**Exercise description**. Present the data once more in exactly its original form.

**Record extracts**.

╭──

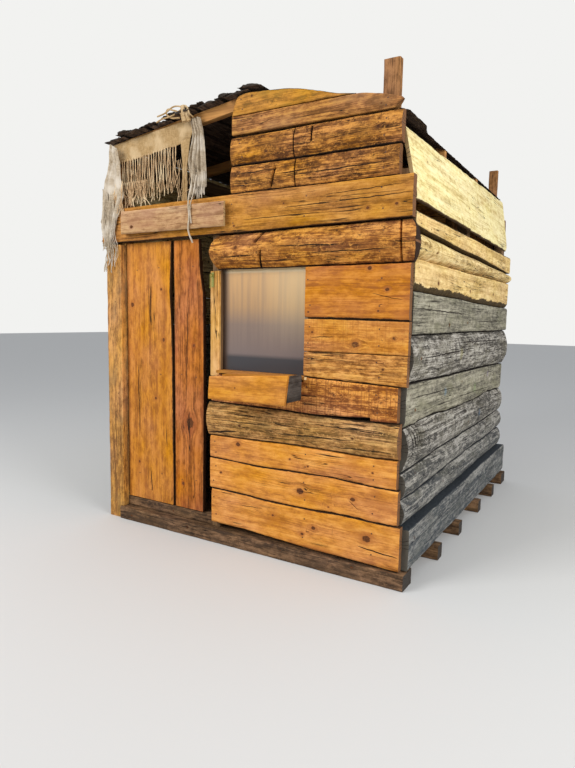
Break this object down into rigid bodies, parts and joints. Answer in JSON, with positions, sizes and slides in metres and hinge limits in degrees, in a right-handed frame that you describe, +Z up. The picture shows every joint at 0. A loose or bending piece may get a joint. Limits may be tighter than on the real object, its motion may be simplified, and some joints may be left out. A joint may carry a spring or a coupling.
{
  "type": "wooden market hut",
  "caption": "Small timber market hut clad in waney boards and log slabs, with a plank door, a counter window, a low roof of bark slabs and a cloth hung in the gable.",
  "frame": {"origin": "on the ground, in the middle of the footprint of the walls, under the middle joist", "axes": "+X along the front from the door side to the window side, +Y from the front wall to the back wall, +Z up"},
  "size_m": [2.46, 3.07, 2.9792],
  "materials": {
    "sill_timber": "dark, damp, rough sawn",
    "floor_wood": "rough sawn, trodden",
    "frame_timber": "rough sawn",
    "front_boards": "rough sawn, streaked, with dark waney edges",
    "honey_boards": "sawn, oiled by weather",
    "bark_slabs": "bark and grey weathered wood",
    "weathered_boards": "silver-grey, cracked",
    "fresh_boards": "pale, rough sawn",
    "counter_ply": "grey faced",
    "plastic_sheet": "translucent, dull",
    "iron": "forged, dark",
    "painted_iron": "worn paint",
    "cloth": "loose knitted, frayed"
  },
  "bodies": {
    "hut": {"front_sill_beam": "sill_timber", "floor_joists": "sill_timber", "floor_boards": "floor_wood", "door_sill": "honey_boards", "post_front_left": "frame_timber", "post_front_right": "frame_timber", "rear_posts": "frame_timber", "side_studs": "frame_timber", "front_studs": "frame_timber", "front_header": "frame_timber", "gable_studs": "frame_timber", "wall_plates": "frame_timber", "ridge_beam": "frame_timber", "rafters": "frame_timber", "front_lower_boards": "front_boards", "front_bark_slab": "bark_slabs", "front_waist_board": "honey_boards", "window_side_boards": "front_boards", "front_log_slab": "honey_boards", "lintel_plank": "front_boards", "gable_boards": "honey_boards", "window_batten": "fresh_boards", "window_sheet": "plastic_sheet", "counter_board": "honey_boards", "counter_box": "counter_ply", "door_pintles": "iron", "door_hook": "painted_iron", "right_lower_slabs": "weathered_boards", "right_middle_boards": "weathered_boards", "right_upper_boards": "fresh_boards", "right_top_plank": "fresh_boards", "left_lower_boards": "weathered_boards", "left_upper_boards": "fresh_boards", "back_lower_boards": "weathered_boards", "back_upper_boards": "front_boards", "roof_under_slabs": "bark_slabs", "roof_over_slabs": "bark_slabs", "ridge_cap_slab": "bark_slabs", "sign_board": "fresh_boards", "hanging_cloth": "cloth"},
    "door": {"door_wide_plank": "honey_boards", "door_narrow_plank": "honey_boards", "door_ledges": "frame_timber", "door_bands": "iron"}
  },
  "joints": [
    {"name": "door_hinge", "type": "hinge", "parent": "hut", "child": "door", "pos_m": [-1.03, -1.279, 0], "axis": [0, 0, 1], "range_deg": [0, 95]}
  ]
}
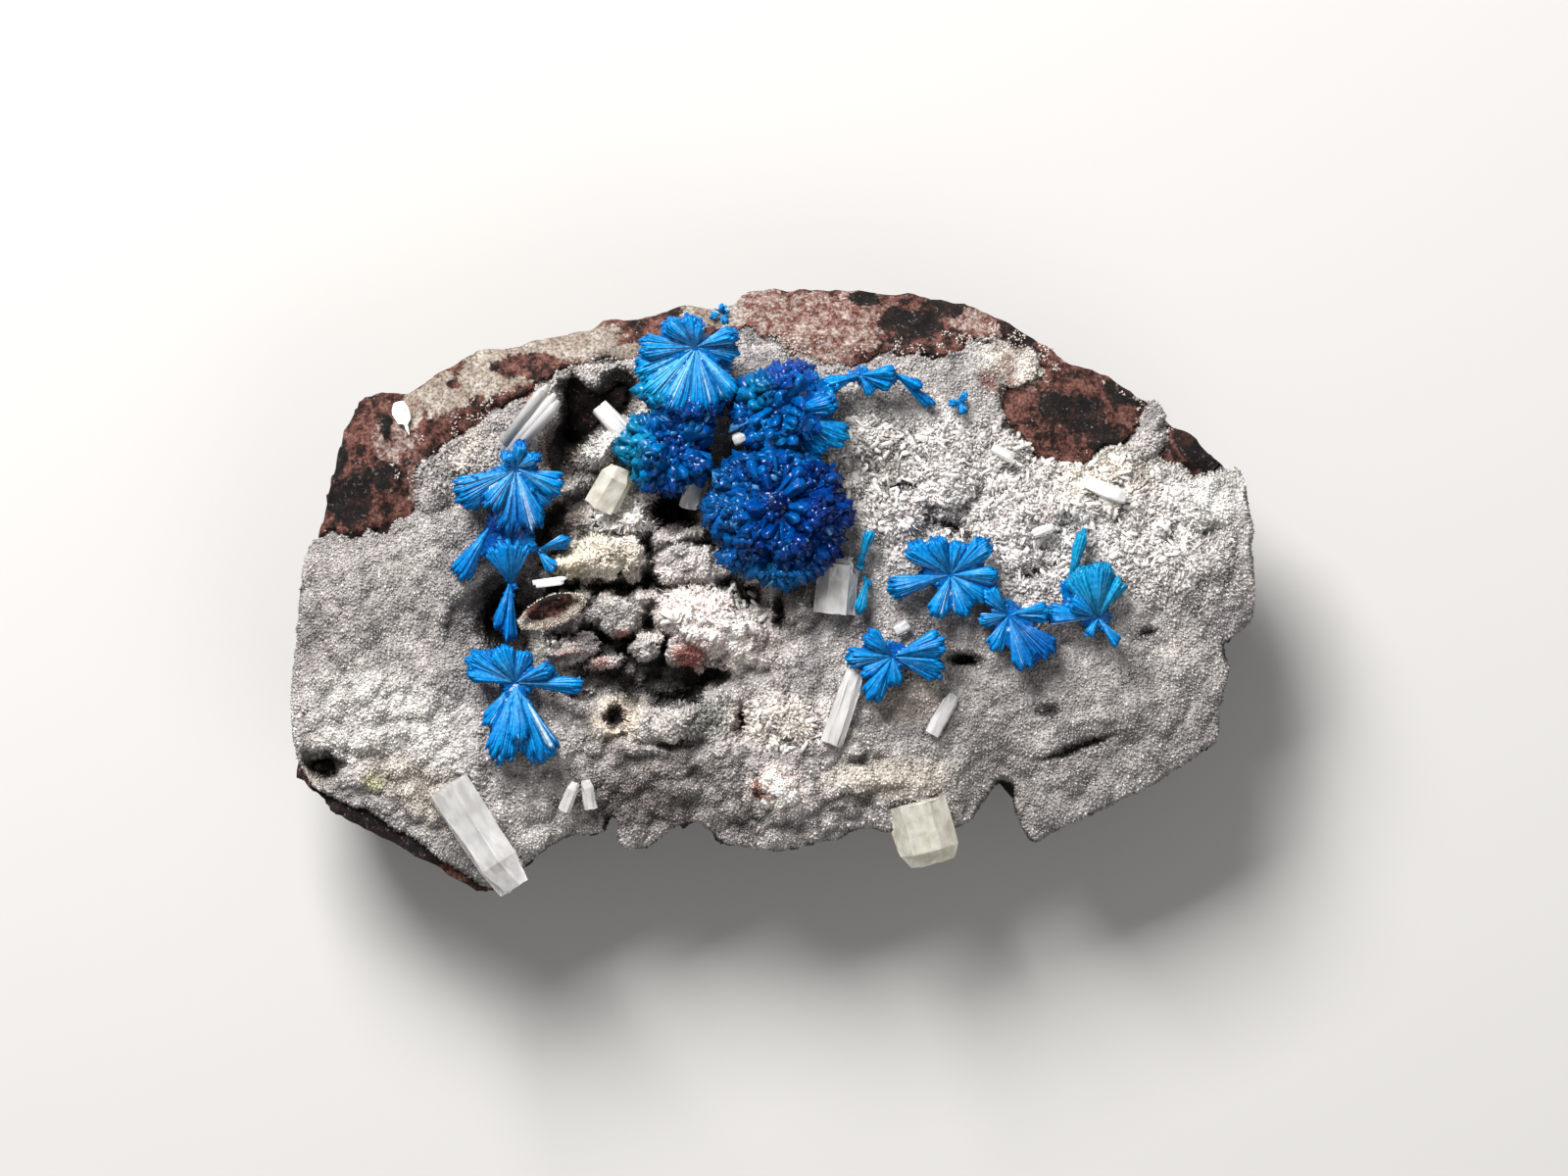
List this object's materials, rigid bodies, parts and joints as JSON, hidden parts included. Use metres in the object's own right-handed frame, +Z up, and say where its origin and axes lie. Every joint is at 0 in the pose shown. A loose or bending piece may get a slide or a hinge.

╰──

**Right answer**.
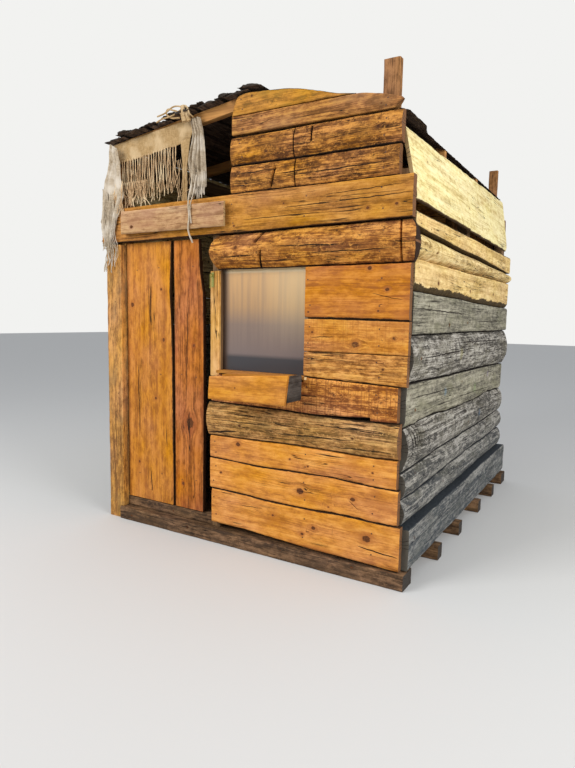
Break this object down into rigid bodies, parts and joints. Answer in JSON, with positions, sizes and slides in metres and hinge limits in degrees, in a right-handed frame that you describe, +Z up. The picture shows every joint at 0. A loose or bending piece may get a joint. Limits may be tighter than on the real object, its motion may be simplified, and some joints may be left out. A joint may carry a spring or a coupling.
{
  "type": "wooden market hut",
  "caption": "Small timber market hut clad in waney boards and log slabs, with a plank door, a counter window, a low roof of bark slabs and a cloth hung in the gable.",
  "frame": {"origin": "on the ground, in the middle of the footprint of the walls, under the middle joist", "axes": "+X along the front from the door side to the window side, +Y from the front wall to the back wall, +Z up"},
  "size_m": [2.46, 3.07, 2.9792],
  "materials": {
    "sill_timber": "dark, damp, rough sawn",
    "floor_wood": "rough sawn, trodden",
    "frame_timber": "rough sawn",
    "front_boards": "rough sawn, streaked, with dark waney edges",
    "honey_boards": "sawn, oiled by weather",
    "bark_slabs": "bark and grey weathered wood",
    "weathered_boards": "silver-grey, cracked",
    "fresh_boards": "pale, rough sawn",
    "counter_ply": "grey faced",
    "plastic_sheet": "translucent, dull",
    "iron": "forged, dark",
    "painted_iron": "worn paint",
    "cloth": "loose knitted, frayed"
  },
  "bodies": {
    "hut": {"front_sill_beam": "sill_timber", "floor_joists": "sill_timber", "floor_boards": "floor_wood", "door_sill": "honey_boards", "post_front_left": "frame_timber", "post_front_right": "frame_timber", "rear_posts": "frame_timber", "side_studs": "frame_timber", "front_studs": "frame_timber", "front_header": "frame_timber", "gable_studs": "frame_timber", "wall_plates": "frame_timber", "ridge_beam": "frame_timber", "rafters": "frame_timber", "front_lower_boards": "front_boards", "front_bark_slab": "bark_slabs", "front_waist_board": "honey_boards", "window_side_boards": "front_boards", "front_log_slab": "honey_boards", "lintel_plank": "front_boards", "gable_boards": "honey_boards", "window_batten": "fresh_boards", "window_sheet": "plastic_sheet", "counter_board": "honey_boards", "counter_box": "counter_ply", "door_pintles": "iron", "door_hook": "painted_iron", "right_lower_slabs": "weathered_boards", "right_middle_boards": "weathered_boards", "right_upper_boards": "fresh_boards", "right_top_plank": "fresh_boards", "left_lower_boards": "weathered_boards", "left_upper_boards": "fresh_boards", "back_lower_boards": "weathered_boards", "back_upper_boards": "front_boards", "roof_under_slabs": "bark_slabs", "roof_over_slabs": "bark_slabs", "ridge_cap_slab": "bark_slabs", "sign_board": "fresh_boards", "hanging_cloth": "cloth"},
    "door": {"door_wide_plank": "honey_boards", "door_narrow_plank": "honey_boards", "door_ledges": "frame_timber", "door_bands": "iron"}
  },
  "joints": [
    {"name": "door_hinge", "type": "hinge", "parent": "hut", "child": "door", "pos_m": [-1.03, -1.279, 0], "axis": [0, 0, 1], "range_deg": [0, 95]}
  ]
}
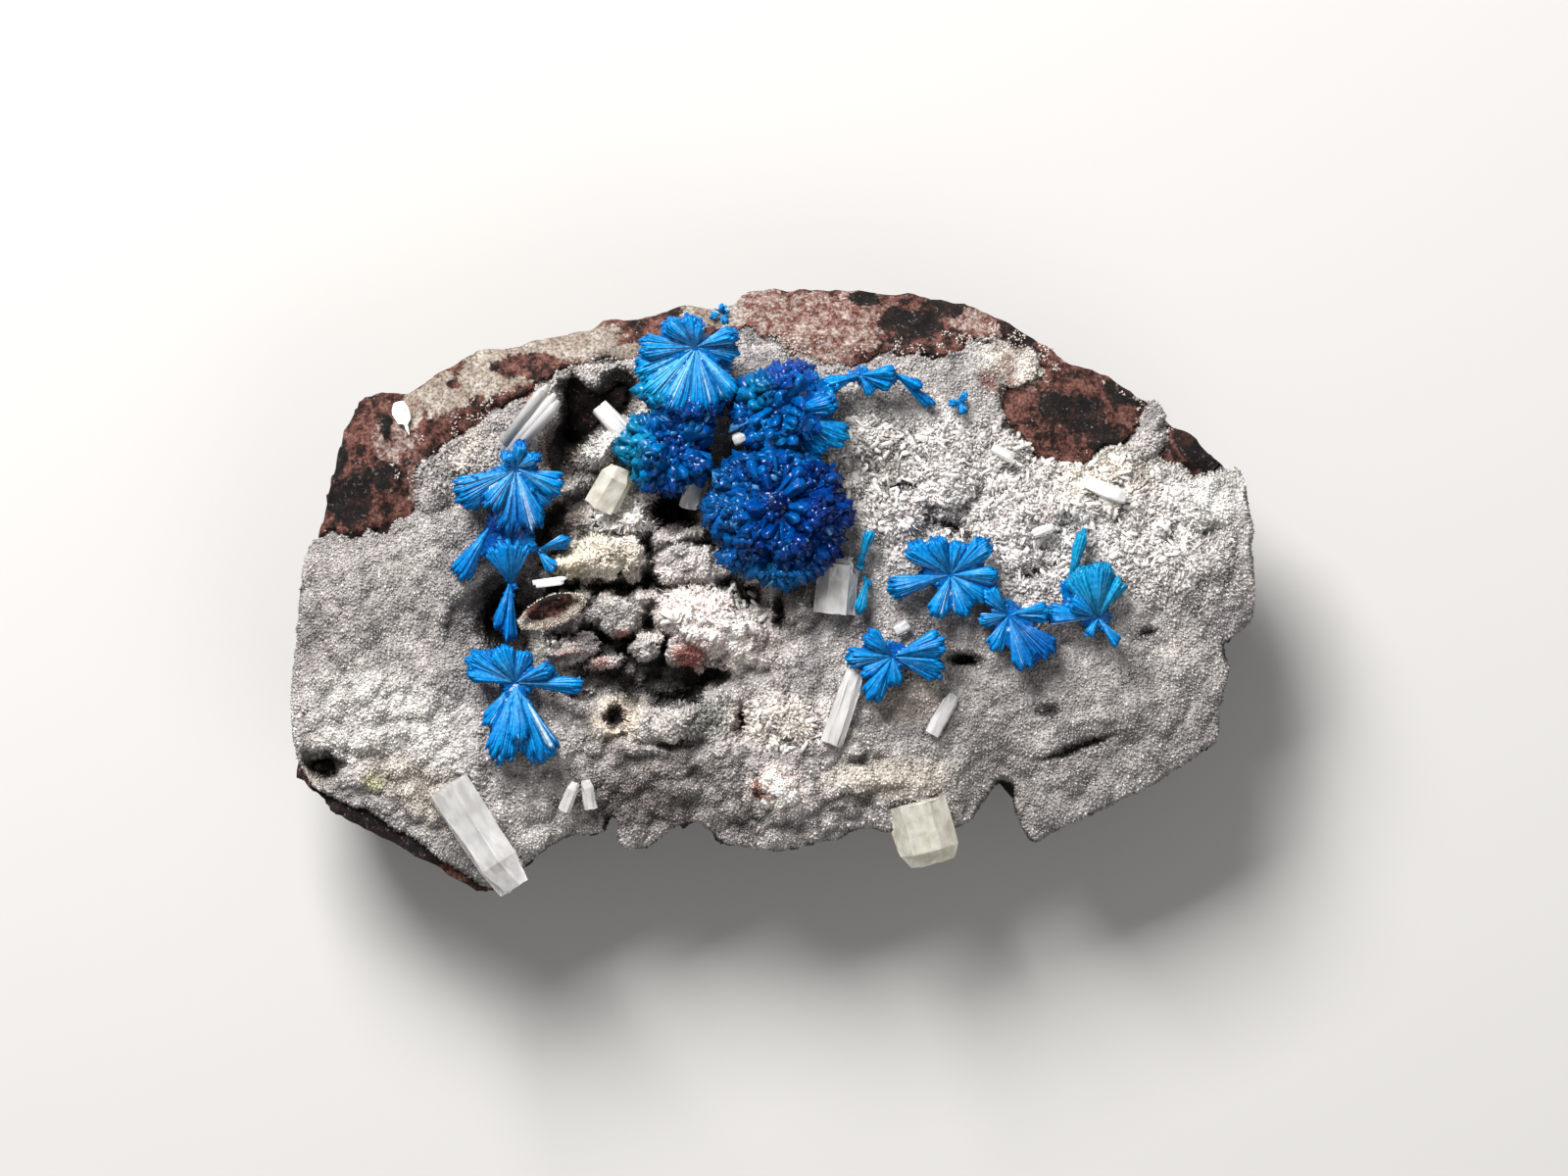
List this object's materials, rigid bodies, parts and joints as JSON, hidden parts included. Use metres in the object's own right-handed frame, +Z up, and say where its origin and axes lie. Every joint is at 0 in the pose shown. A loose or bending piece may get a slide or a hinge.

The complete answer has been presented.